Ne anlattı? Derdi neydi? Hiçbir fikrimiz yoktu. Fakat giderken arkamı dönüp baktığımda kadının arkamızdan gülümseyip bize el sallaması aslında çok şey anlatıyordu. Babaannenin taktiği işe yaramıştı. Hiç tanımadığı, dilini anlamadığı bir kadının 1 saat boyunca elini tutup anlattıklarını dinlemesi yetmişti. Derdini paylaşan kadıncağız mutluydu, dediğinin tek kelimesini bile anlamamasının hiçbir önemi yoktu.

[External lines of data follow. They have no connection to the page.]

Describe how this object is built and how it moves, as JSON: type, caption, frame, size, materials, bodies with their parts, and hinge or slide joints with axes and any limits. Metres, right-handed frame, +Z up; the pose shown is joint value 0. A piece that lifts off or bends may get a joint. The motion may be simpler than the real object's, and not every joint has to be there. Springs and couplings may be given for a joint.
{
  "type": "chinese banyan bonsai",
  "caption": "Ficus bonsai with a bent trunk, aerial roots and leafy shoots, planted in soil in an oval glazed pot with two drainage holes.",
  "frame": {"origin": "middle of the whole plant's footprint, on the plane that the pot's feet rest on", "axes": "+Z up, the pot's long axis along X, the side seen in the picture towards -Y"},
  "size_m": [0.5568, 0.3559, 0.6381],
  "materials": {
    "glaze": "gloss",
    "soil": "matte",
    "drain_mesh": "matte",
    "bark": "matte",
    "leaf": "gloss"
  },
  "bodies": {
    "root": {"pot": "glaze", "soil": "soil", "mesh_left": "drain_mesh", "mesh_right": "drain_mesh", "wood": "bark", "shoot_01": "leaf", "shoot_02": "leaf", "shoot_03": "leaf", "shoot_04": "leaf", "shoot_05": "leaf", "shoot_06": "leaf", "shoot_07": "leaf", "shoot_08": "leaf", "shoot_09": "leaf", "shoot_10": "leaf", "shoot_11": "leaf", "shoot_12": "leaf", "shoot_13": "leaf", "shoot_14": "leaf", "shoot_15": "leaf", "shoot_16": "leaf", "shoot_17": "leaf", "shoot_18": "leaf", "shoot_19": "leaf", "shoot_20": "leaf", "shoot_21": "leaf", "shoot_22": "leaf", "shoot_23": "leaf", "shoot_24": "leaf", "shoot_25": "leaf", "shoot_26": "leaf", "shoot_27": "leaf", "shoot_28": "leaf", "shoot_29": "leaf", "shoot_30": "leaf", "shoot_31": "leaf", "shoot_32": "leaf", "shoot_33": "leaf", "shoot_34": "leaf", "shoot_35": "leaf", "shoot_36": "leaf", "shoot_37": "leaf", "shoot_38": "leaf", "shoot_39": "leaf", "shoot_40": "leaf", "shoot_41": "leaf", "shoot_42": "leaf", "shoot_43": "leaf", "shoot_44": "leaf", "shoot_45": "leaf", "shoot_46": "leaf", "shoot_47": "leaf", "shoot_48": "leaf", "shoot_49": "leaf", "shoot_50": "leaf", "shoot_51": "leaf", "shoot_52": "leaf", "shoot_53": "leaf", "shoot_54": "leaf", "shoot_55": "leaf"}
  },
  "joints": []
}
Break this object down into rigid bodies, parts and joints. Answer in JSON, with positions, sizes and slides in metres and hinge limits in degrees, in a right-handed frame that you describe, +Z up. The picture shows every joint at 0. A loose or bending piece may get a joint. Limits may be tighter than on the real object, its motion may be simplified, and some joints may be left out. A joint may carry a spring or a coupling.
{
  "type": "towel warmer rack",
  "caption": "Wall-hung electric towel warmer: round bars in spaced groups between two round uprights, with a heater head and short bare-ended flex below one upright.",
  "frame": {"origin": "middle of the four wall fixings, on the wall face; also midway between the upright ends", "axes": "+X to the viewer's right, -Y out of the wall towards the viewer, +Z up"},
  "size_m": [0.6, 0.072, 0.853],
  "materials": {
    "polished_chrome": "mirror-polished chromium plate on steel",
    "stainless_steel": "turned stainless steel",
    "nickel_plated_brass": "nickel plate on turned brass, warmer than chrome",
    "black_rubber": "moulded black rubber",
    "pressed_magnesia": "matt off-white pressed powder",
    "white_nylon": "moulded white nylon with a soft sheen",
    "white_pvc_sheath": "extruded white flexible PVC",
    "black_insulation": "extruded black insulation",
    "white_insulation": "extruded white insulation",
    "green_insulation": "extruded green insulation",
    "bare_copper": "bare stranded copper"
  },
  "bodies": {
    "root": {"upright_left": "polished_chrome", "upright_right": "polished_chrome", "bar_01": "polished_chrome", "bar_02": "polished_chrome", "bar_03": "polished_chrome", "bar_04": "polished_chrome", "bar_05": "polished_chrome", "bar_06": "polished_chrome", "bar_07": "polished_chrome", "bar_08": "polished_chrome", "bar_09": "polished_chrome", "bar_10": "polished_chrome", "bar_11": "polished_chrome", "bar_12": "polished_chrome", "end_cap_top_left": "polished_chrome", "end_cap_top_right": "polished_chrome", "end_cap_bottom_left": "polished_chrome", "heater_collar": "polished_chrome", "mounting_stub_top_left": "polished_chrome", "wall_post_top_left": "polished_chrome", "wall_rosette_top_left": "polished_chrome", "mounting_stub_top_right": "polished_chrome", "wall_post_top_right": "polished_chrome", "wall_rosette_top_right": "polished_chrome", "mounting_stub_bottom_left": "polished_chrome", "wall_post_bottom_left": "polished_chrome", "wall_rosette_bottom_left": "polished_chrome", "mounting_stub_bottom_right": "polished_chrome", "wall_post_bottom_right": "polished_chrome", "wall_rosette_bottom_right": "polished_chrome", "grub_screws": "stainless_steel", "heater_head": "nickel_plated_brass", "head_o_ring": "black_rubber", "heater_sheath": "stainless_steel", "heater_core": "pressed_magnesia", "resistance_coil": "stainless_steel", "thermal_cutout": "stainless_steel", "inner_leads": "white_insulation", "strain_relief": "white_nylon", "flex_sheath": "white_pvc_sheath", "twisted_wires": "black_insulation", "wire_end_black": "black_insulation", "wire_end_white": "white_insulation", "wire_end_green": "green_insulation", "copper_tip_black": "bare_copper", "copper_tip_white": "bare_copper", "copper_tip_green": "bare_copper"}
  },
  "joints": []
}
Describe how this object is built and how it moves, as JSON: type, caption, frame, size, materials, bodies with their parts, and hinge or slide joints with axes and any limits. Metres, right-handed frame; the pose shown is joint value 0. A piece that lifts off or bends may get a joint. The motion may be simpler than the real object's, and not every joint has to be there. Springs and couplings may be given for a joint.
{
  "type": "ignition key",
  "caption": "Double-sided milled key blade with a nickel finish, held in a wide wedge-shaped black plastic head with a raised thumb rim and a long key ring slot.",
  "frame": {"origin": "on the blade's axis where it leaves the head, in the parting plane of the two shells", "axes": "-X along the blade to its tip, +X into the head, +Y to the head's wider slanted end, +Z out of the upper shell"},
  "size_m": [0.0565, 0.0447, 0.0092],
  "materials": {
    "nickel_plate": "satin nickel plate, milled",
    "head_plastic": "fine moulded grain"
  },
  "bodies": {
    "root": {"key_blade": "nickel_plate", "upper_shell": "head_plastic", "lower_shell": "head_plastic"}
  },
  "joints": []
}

Her canlıyı sevelim, birbirimizi daha çok dinleyelim, doğaya sahip çıkalım, sağduyulu olalım. Çocuklarımıza da bunları aşılayalım. Yoksa onlara bırakacak hiçbir şeyimiz kalmayacak. İçinizdeki sevgiyi büyütmeye paylaşmaya çalışın. Çünkü hepimizi sevgi, inanç ve içimizdeki iyilik kurtaracak.